On my scope the frame duration was 18 ms. The difference from 20 ms could be calibration, but I'm left suspicious that the frame rate may vary +/- 10 pct or more between xmitters.

Futaba uses a BU4015B dual 4 bit shift register to clock out the pulses on the rcvr. There is also a BU4051B (8 ch analog mux) on the xmitter so I presume it is used to sequence the channels.

I did a little tracing of the rcvr circuit--slow going--on the board that holds the header (where the servos plug in) there is an 8 pin IC that doesn't have any readable numbers. It appears to take the signal from the rcvr board and come out with pulses that drive the shift register. Anyone know the IC make/number?
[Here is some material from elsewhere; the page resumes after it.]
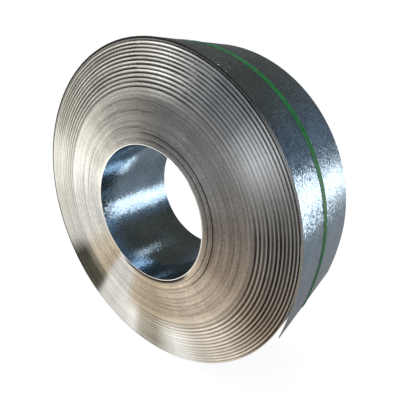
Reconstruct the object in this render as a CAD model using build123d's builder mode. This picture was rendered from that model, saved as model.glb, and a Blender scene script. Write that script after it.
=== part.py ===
# Slit steel strip wound into a coil, standing on its rim, with one plastic strap round it.
# Millimetres. +Z up, +Y along the bore from the front end to the rear one, origin at the
# bore's centre at mid-width. Clock angles run clockwise from the top, seen from the front.

import os
from math import acos, atan2, cos, degrees, hypot, radians, sin

from build123d import *

# Strip and coil
strip_width = 375.0
strip_thickness = 3.0
bore_radius = 254.0
rim_radius = 592.0  # of the quarter turn next to the tail; a full turn further in is a thickness less

# Turns on the ends: an even inner zone, then groups of looser turns that stand in and out
even_zone_depth = 186.5
group_count = 12
groove_depth = 5.0
groove_position = 0.4  # share of a group's pitch, from its proudest turn out to its groove
pitch_ratio = 0.718  # outermost pitch over innermost pitch

# Free tail of the outermost turn
lift_clock = 96.0
tail_bend_radius = 983.0
tail_length_front = 204.0
tail_length_rear = 150.0

# Crescent gap outside the innermost turn
gap_clock = 173.0
gap_half_angle = 42.0
gap_width = 5.0

# Strap
strap_width = 25.0
strap_thickness = 1.0
strap_offset = -19.0  # of its centre line from mid-width
strap_clearance = 0.3
seal_clock = 300.0
seal_length = 65.0

os.makedirs("parts", exist_ok=True)


def direction(angle):
    """Unit vector at an angle in degrees, counter-clockwise from +X towards +Z."""
    return Vector(cos(radians(angle)), sin(radians(angle)))


def clock_angle(clock):
    return 90.0 - clock


lift_angle = clock_angle(lift_clock)
centre_step = strip_thickness / 4
first_centre = (direction(lift_angle) + direction(lift_angle - 90.0)) * (centre_step / 2)
tail_foot = first_centre + direction(lift_angle) * rim_radius
tail_centre = tail_foot - direction(lift_angle) * tail_bend_radius


def rim_quarters():
    """Centre, radius and start angle of the four quarter arcs that make one turn of the spiral.

    The centres are the corners of a small square round the bore's centre. Each steps towards
    its arc's start by a quarter of the strip's thickness, so the arcs meet in line, and the
    turn ends one thickness inside its start.
    """
    centre = first_centre
    for quarter in range(4):
        start = lift_angle + 90.0 * quarter
        if quarter:
            centre += direction(start) * centre_step
        yield centre, rim_radius - quarter * centre_step, start


def tail_turn(length):
    """Angle in degrees that a length of the tail turns about its own centre."""
    return degrees(length / tail_bend_radius)


def end_profile():
    """Radius and setback of each corner of the front end, from the bore to the rim."""
    points = [(bore_radius, 0.0)]
    outermost_turn = rim_radius - 2 * strip_thickness
    radius = bore_radius + even_zone_depth
    ratios = [1 + (pitch_ratio - 1) * group / (group_count - 1) for group in range(group_count)]
    first_pitch = (outermost_turn - radius) / sum(ratios)
    for ratio in ratios:
        pitch = first_pitch * ratio
        points += [(radius, 0.0), (radius + pitch * groove_position, groove_depth)]
        radius += pitch
    points.append((outermost_turn, 0.0))
    return points


def tail_length_at(y):
    """Length of the tail at a distance from mid-width: its end is cut a little out of square."""
    share = y / strip_width + 0.5
    return tail_length_front + (tail_length_rear - tail_length_front) * share


# Tail: the strip's last stretch, sprung away from the rim
front_turn = tail_turn(tail_length_front)
rear_turn = tail_turn(tail_length_rear)
front_corner = tail_centre + direction(lift_angle - front_turn) * tail_bend_radius
rear_corner = tail_centre + direction(lift_angle - rear_turn) * tail_bend_radius
cut_line = Vector(rear_corner.X - front_corner.X, strip_width, rear_corner.Y - front_corner.Y)
cut_depth = direction(lift_angle - (front_turn + rear_turn) / 2)
end_cut = Plane(
    origin=(front_corner.X, -strip_width / 2, front_corner.Y),
    x_dir=cut_line,
    z_dir=cut_line.cross(Vector(cut_depth.X, 0, cut_depth.Y)),
)

with BuildPart() as tail:
    with BuildSketch(Plane.XZ):
        with BuildLine():
            outside = CenterArc(tail_centre, tail_bend_radius, lift_angle, -1.1 * front_turn)
            inside = CenterArc(
                tail_centre, tail_bend_radius - strip_thickness, lift_angle, -1.1 * front_turn
            )
            Line(outside @ 0, inside @ 0)
            Line(outside @ 1, inside @ 1)
        make_face()
    extrude(amount=strip_width / 2, both=True)
    split(bisect_by=end_cut, keep=Keep.BOTTOM)

# Coil: a turned blank with its bore, trimmed to the spiral of the rim
with BuildPart() as steel_coil:
    with BuildSketch(Plane.XY):
        with BuildLine():
            corners = end_profile()
            blank_radius = rim_radius + strip_thickness
            front = [(radius, setback - strip_width / 2) for radius, setback in corners]
            rear = [(radius, setback + strip_width / 2) for radius, setback in reversed(corners)]
            rim = [(blank_radius, -strip_width / 2), (blank_radius, strip_width / 2)]
            Polyline(*front, *rim, *rear, close=True)
        make_face()
    revolve(axis=Axis.Y)
    with BuildSketch(Plane.XZ):
        with BuildLine():
            for centre, radius, start in rim_quarters():
                last_arc = CenterArc(centre, radius, start, 90)
            Line(last_arc @ 1, tail_foot)
        make_face()
    extrude(amount=strip_width, both=True, mode=Mode.INTERSECT)
    add(tail.part)
    # Lune between the innermost turn and a smaller circle set towards the gap
    turn_radius = bore_radius + strip_thickness
    sine_share = 1 - cos(radians(gap_half_angle))
    gap_offset = gap_width * (gap_width + 2 * turn_radius) / (2 * (gap_width + turn_radius * sine_share))
    gap_centre = direction(clock_angle(gap_clock)) * gap_offset
    with BuildSketch(Plane.XZ):
        with Locations(gap_centre):
            Circle(turn_radius + gap_width - gap_offset)
        Circle(turn_radius, mode=Mode.SUBTRACT)
    extrude(amount=strip_width, both=True, mode=Mode.SUBTRACT)


def strap_outline(lift):
    """Closed line that follows the steel at a height over it.

    It lies on the rim and on the tail, turns over the tail's end and runs straight down to
    the rim again.
    """
    end_turn = tail_turn(tail_length_at(strap_offset - strap_width / 2) + strap_clearance)
    over_tail = CenterArc(tail_centre, tail_bend_radius + lift, lift_angle, -end_turn)
    corner = over_tail @ 1
    quarters = list(rim_quarters())
    for centre, radius, start in quarters[:-1]:
        CenterArc(centre, radius + lift, start, 90)
    centre, radius, start = quarters[-1]
    reach = Vector(corner.X, corner.Y) - centre
    tangent_turn = degrees(acos((radius + lift) / hypot(reach.X, reach.Y)))
    landing = degrees(atan2(reach.Y, reach.X)) - tangent_turn + 360
    last_arc = CenterArc(centre, radius + lift, start, landing - start)
    Line(last_arc @ 1, corner)


strap_plane = Plane.XZ.offset(-strap_offset)

with BuildPart() as strap:
    with BuildSketch(strap_plane):
        with BuildLine():
            strap_outline(strap_clearance + strap_thickness)
        make_face()
        with BuildLine():
            strap_outline(strap_clearance)
        make_face(mode=Mode.SUBTRACT)
    extrude(amount=strap_width / 2, both=True)
    # Friction weld: the strap's two ends overlap for a short length
    seal_angle = clock_angle(seal_clock) % 360
    for centre, radius, start in rim_quarters():
        if start <= seal_angle < start + 90:
            seal_radius = radius + strap_clearance + strap_thickness / 2
            seal_turn = degrees(seal_length / seal_radius)
            with BuildSketch(strap_plane):
                with BuildLine():
                    low = CenterArc(centre, seal_radius, seal_angle - seal_turn / 2, seal_turn)
                    high = CenterArc(
                        centre,
                        seal_radius + 1.5 * strap_thickness,
                        seal_angle - seal_turn / 2,
                        seal_turn,
                    )
                    Line(low @ 0, high @ 0)
                    Line(low @ 1, high @ 1)
                make_face()
            extrude(amount=strap_width / 2, both=True)

steel_coil.part.label = "steel_coil"
strap.part.label = "strap"
export_step(steel_coil.part, "parts/steel_coil.step")
export_step(strap.part, "parts/strap.step")
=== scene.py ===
import math

import bpy
import numpy as np
from mathutils import Matrix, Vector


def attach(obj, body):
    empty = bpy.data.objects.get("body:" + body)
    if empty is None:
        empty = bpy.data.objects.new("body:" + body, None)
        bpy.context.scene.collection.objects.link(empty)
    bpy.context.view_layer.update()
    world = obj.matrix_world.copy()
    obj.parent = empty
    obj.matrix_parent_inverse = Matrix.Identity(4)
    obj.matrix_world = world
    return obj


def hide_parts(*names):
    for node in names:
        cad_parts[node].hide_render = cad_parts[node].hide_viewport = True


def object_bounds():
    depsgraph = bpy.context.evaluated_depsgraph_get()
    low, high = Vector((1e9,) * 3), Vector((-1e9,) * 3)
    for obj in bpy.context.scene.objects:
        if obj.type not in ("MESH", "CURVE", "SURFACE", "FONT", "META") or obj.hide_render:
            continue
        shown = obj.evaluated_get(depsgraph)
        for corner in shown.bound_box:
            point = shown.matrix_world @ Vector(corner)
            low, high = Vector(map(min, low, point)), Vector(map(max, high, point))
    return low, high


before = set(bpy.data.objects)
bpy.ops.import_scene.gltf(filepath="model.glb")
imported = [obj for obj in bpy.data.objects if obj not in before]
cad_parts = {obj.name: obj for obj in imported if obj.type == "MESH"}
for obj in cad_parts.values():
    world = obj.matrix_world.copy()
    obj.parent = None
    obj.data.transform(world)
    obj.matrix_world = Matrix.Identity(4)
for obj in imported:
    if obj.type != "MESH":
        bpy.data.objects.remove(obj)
cadBox = [list(corner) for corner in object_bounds()]
print("frame loaded")


def smooth(t):
    # 0 below 0, 1 above 1, and a smooth S between them
    t = np.clip(t, 0.0, 1.0)
    return t * t * (3.0 - 2.0 * t)


def window(clock, start, rise, end, fall):
    # 1 between two clock angles, after a smooth rise at the start and before a fall at the end
    return smooth((clock - start) / rise) * smooth((end - clock) / fall)


def heading(clock):
    # unit vector (x, z) at a clock angle
    angle = np.radians(clock)
    return np.stack([np.sin(angle), np.cos(angle)], axis=-1)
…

Another surprise--there is a 3 volt regulator that supplies the rcvr board and part of the unknown IC. There are a couple of 100mfd 10v electrolytics, so it looks like battery voltage above 10v is danger zone (the shift reg is rated for 18v).

Don

this is gonna be harder than i thought :(

Just Have a look to E.P.E.
In 1998, there was someting called DIGISERV : 10 on/off switches with 1 Channel ...

Alain

It shouldn’t be hard to find the pulse train between encoder and modulator in the TX to use to synchronise a PIC. Then use an 8 bit digital pot to replace a TX control.

So that’s only two chips at the TX end so far. Just connect switches and pots to the PIC for encoding.

Don’t Multiplex do something like this already call the MULTINAUT system. If we knew how it worked that would take care of the RX end.